Elle inclut un volet qualitatif issu de questions posées à des professionnels et professionnelles de tous corps de métier et de tous âges. Il en ressort que les progrès sont sensibles et que des comportements jadis tolérés ne le sont plus, mais qu’il importe de continuer à éduquer les esprits, à faire évoluer les mentalités et à prévenir des situations dans lesquelles les VHSS sont encore susceptibles de se produire.
Cette étude a nourri les réflexions de notre groupe de travail sur la parité qui non seulement réfléchit aux enjeux de la question, mais se penche également sur la prévention des VHSS et sur la lutte contre les VHSS. Les orientations que nous préconisons consistent à renforcer les mesures inscrites dans nos textes pour encadrer nos activités. Il s’agit notamment d’étendre le champ des formations, de généraliser les clauses de bonne conduite, notamment dans les contrats de travail, et de renforcer le conditionnement des aides notamment à l’amélioration de la place des femmes dans les équipes et à la visibilité des femmes créatrices.
Mme Malika Séguineau, directrice générale d’Ekhoscènes. Nous vous remercions de nous donner la parole dans le cadre de vos travaux, dont nous considérons, au sein de notre organisation professionnelle, qu’ils sont essentiels si nous voulons collectivement avancer sur ce sujet difficile, faire un pas de plus vers la libération de la parole des victimes et améliorer les conditions de travail de celles et ceux qui évoluent dans nos secteurs d’activité.
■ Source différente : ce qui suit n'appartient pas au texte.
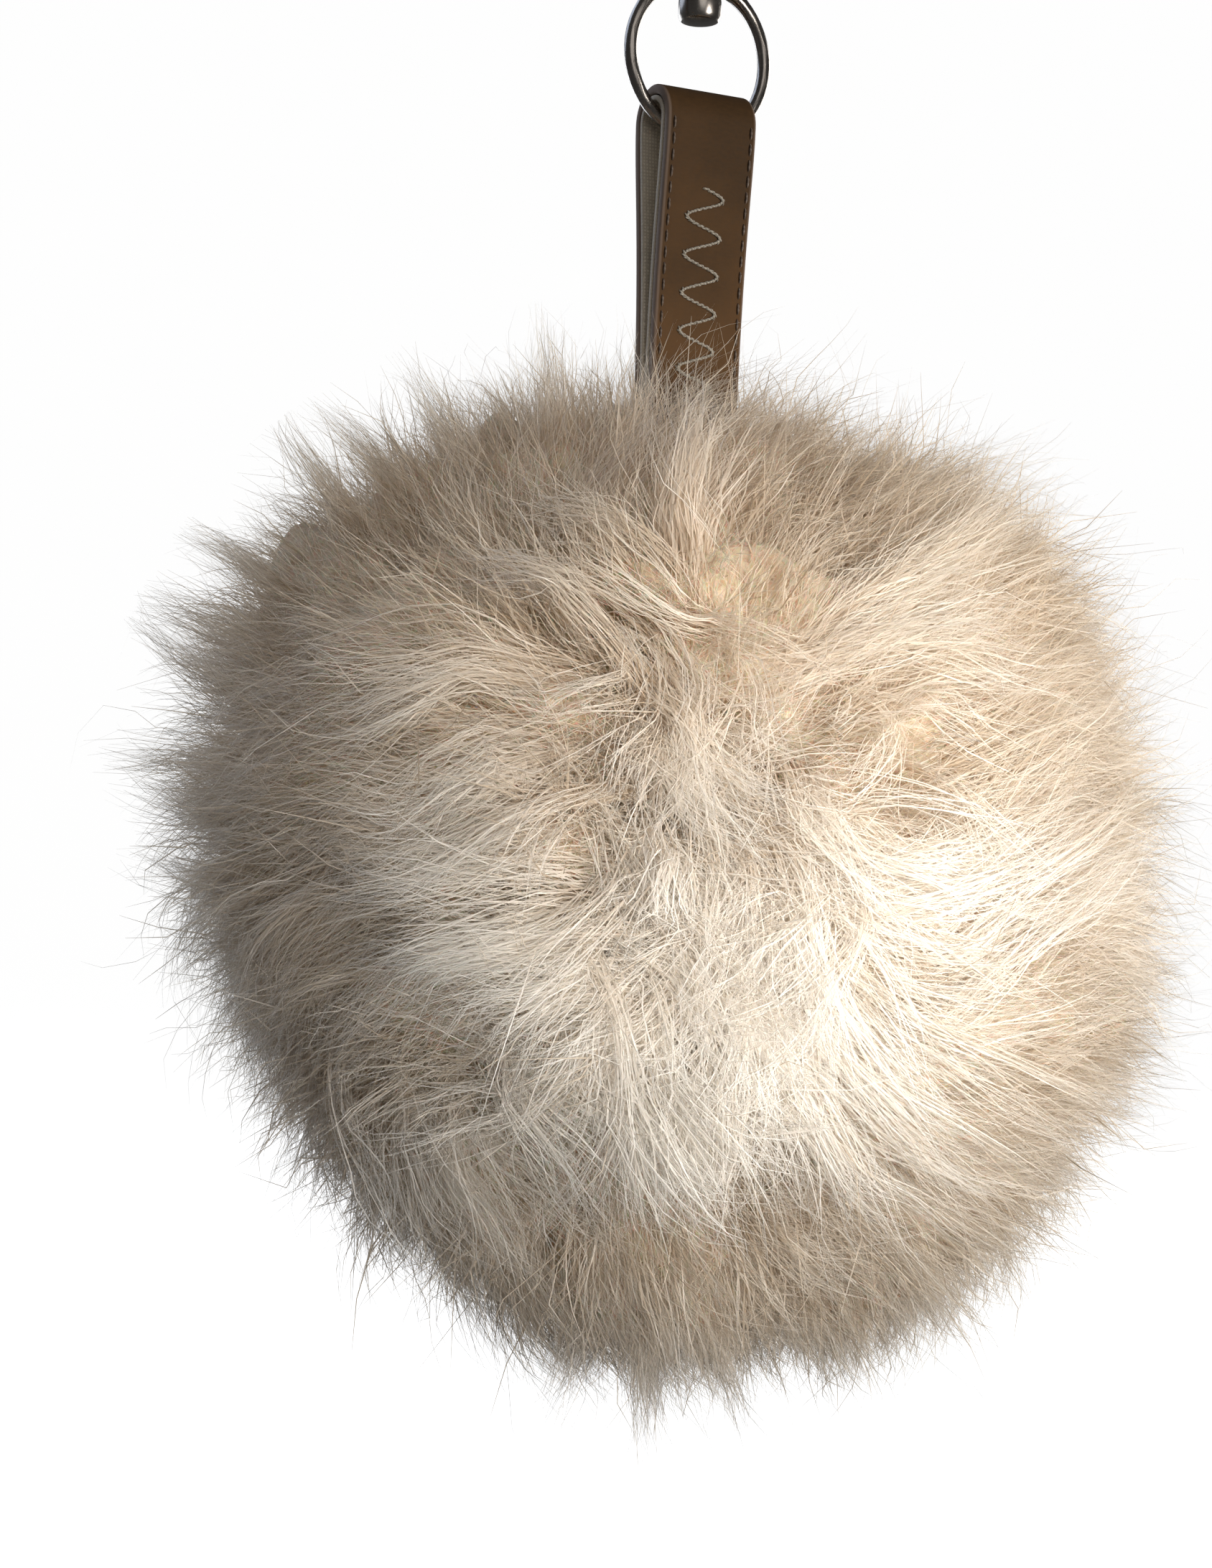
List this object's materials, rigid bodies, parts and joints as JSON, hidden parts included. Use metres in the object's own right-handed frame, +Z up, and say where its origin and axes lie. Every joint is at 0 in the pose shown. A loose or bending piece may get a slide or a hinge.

Il faut avancer pour trouver un cadre d’action commun et se doter d’un référentiel partagé, qui ôtera toute possibilité de dire : « Je ne savais pas comment gérer la situation ».
Contrairement à ce que son actualité pourrait laisser croire, le secteur de la culture n’est pas complètement en retard sur ces questions. La médiatisation salutaire de plusieurs affaires a poussé le monde de la culture à s’interroger, parfois bien plus que d’autres secteurs économiques, sur ses défaillances et sur la façon de les combler, car nous sommes très visibles.
Tel est en tout cas le travail que nous menons depuis quelques années au sein d’Ekhoscènes, né de la fusion de trois organisations professionnelles des secteurs de la musique, du théâtre et du cabaret. Nous sommes le premier syndicat professionnel du spectacle vivant privé, qui regroupe cinq disciplines majeures – la musique, le théâtre, les comédies musicales, l’humour et le cabaret – et des métiers divers, du producteur de spectacle à l’organisateur de festivals et du directeur de salle et de cabaret au producteur de théâtre.
Nous comptons plus de 500 entreprises membres, dont 84 % sont des PME et 53 % peuvent même être considérées comme des microentreprises. Tout l’enjeu pour nous, en tant que syndicat, est de réussir à accompagner au mieux ces très petites structures, qui ne bénéficient pas toujours, en interne, des ressources adaptées.
Avant d’en venir à ce que nous avons mis en œuvre et ce sur quoi nous travaillons, je tiens à dire que nous abordons cette audition avec beaucoup d’humilité. Nous travaillons sur les violences sexistes et sexuelles (VSS) depuis quelques années, mais nous avons conscience que le chemin est encore long et qu’il reste encore beaucoup à faire.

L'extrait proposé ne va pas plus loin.